Duke Computer Science Colloquium

Can One Model Rule Them All? Tailoring Large Language Models to Specialized Domains, Specific Populations, and Unique Individuals

April 8, -
Speaker(s): Silvio Amir

Lunch

Lunch will be served at 11:45 AM.

Abstract 

The last decade saw a dramatic shift in how NLP systems are developed and deployed: from bespoke models trained for specific tasks to a single Large Language Model (LLM) capable of solving a variety of tasks via in-context learning (ICL). However, smaller fine-tuned models often outperform ICL approaches for applications in specialized or knowledge-intensive domains (e.g., biomedicine). Moreover, one-size-fits-all models are insufficient to address the specific needs of diverse populations and individuals (e.g., LLMs are known to encode harmful social biases with implications for algorithmic fairness). While techniques such as Reinforcement Learning from Human Feedback can help in aligning models to human values and preferences, it is unclear whose values and preferences are captured by the reward models and whether they are representative of the user population. These approaches are thus brittle and fundamentally limited in that, at best, they align models to the average feedback from human annotators.

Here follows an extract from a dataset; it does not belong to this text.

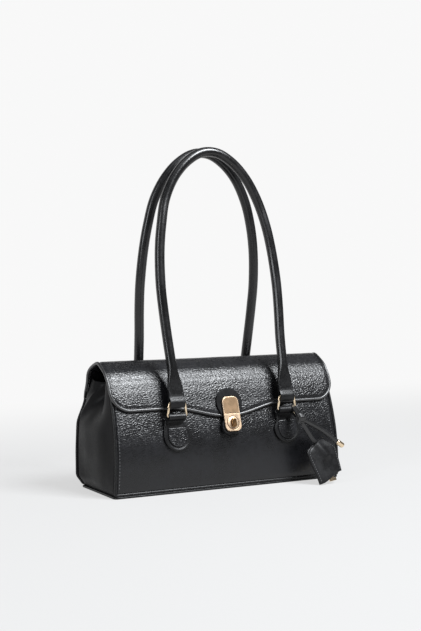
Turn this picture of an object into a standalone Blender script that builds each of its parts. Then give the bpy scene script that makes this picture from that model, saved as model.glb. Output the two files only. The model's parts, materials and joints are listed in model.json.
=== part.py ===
"""A small black leather shoulder bag: folded gussets, an arched flap with a turn lock, two tall
handles on four metal rings, and a lanyard with a key bell.

Metres, +Z up. The front of the bag faces -Y and its length runs along X. The origin is on the floor
under the middle of the base.
"""

import math

import bmesh
import bpy
from mathutils import Matrix, Vector

# Leather shell
BASE_HALF_LENGTH = 0.1475
END_LEAN = 0.0040
TOP_HALF_LENGTH = BASE_HALF_LENGTH - END_LEAN
BASE_HALF_DEPTH = 0.0455
PANEL_HEIGHT = 0.1260
FRONT_LEAN = 0.0250
FRONT_BELLY = 0.0035
BACK_LEAN = 0.0055
BACK_BELLY = 0.0060
LEATHER = 0.0018
BASE_THICKNESS = 0.0024
PIPING_RADIUS = 0.0015
SEAM_GAP = 0.0003
GUSSET_BULGE = 0.0060
GUSSET_FOLD = 0.0170
GUSSET_FOLD_DROP = 0.0600
GUSSET_FOLD_START = PANEL_HEIGHT - GUSSET_FOLD_DROP
GUSSET_DIP = 0.0040
GUSSET_TOP_INSET = 0.0120
GUSSET_FOLD_SHARE = 0.19
REAR_SWELL = 0.0068
REAR_SWELL_FOOT = 0.0030
REAR_SWELL_RISE = 0.0130
REAR_SWELL_TOP = 0.0720
REAR_SWELL_FALL = 0.0300
GUSSET_SWELL_SHARE = 0.90
FRONT_CURVE_POWER = 2.0
LINING_CORNER_POWER = 0.22
BOARD_THICKNESS = 0.0020
BOARD_INSET = 0.0060
LINING_THICKNESS = 0.0010
LINING_GAP = 0.0006
LINING_DROP = 0.0080
LINING_TOP = PANEL_HEIGHT - LINING_DROP
LINING_PINCH = 0.0160
POCKET_HALF_WIDTH = 0.0600
POCKET_BOTTOM = 0.0300
POCKET_DROP = 0.0380
POCKET_TOP = PANEL_HEIGHT - POCKET_DROP
POCKET_BAG = 0.0022

# Flap
FLAP_END_INSET = 0.0005
FLAP_HALF_LENGTH = TOP_HALF_LENGTH - FLAP_END_INSET
FLAP_THICKNESS = 0.0028
FLAP_CLEARANCE = 0.0007
FLAP_RISE = 0.0204
FLAP_HEIGHT = PANEL_HEIGHT + FLAP_RISE
RIDGE_BACK_SET = 0.0040
FLAP_EDGE_DROP = 0.0295
FLAP_EDGE_HEIGHT = PANEL_HEIGHT - FLAP_EDGE_DROP
FLAP_DIP = 0.0120
FLAP_DIP_REACH = 0.0750
FLAP_CORNER = 0.0200
FLAP_HINGE_DROP = 0.0242
FLAP_HINGE_HEIGHT = PANEL_HEIGHT - FLAP_HINGE_DROP
FLAP_SHOULDER = 0.0095
FLAP_WAIST = 0.0018
INNER_BACK_DROP = 0.0060
FLAP_SWELL = 0.0010
FLAP_BEAD_RADIUS = 0.0013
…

In this talk, I will discuss the problem of adapting LLMs to out-of-distribution tasks and datasets. I will first present some of our recent work on tailoring LLMs for information extraction tasks in the clinical and biomedical domains, with varying degrees of supervision. Then, I will describe ongoing efforts aimed at understanding how LLMs encode and utilize demographic information, which can inform strategies to align models to the needs of specific populations. I will conclude by outlining a vision for a world where each person can have a personalized LLM tailored to their individual needs and (dis-)abilities and discuss both key challenges and potential strategies to realize this vision.

Speaker Bio

Silvio Amir is an assistant professor at the Khoury College of Computer Science at Northeastern University. He completed his PhD at the University of Lisbon and was a postdoc at Johns Hopkins University before joining Northeastern. Silvio Amir works on Natural Language Processing and Machine Learning methods to analyze personal and user generated text, such as social media and clinical notes from Electronic Health Records. He is primarily interested in tasks involving subjective, personalized or user-level inferences (e.g. opinion mining and digital phenotyping). In particular, his work aims to improve the reliability, interpretability and fairness of predictive models and analytics derived from these data.

More broadly, Amir's research is part of ongoing efforts to develop Human-centered AI (i.e. to empower rather than replace humans) and AI for Social Good (i.e. to tackle meaningful social, societal and humanitarian challenges). To achieve these goals, he often collaborates with domain experts in multidisciplinary projects to address real-world problems in the social sciences, medicine and epidemiology.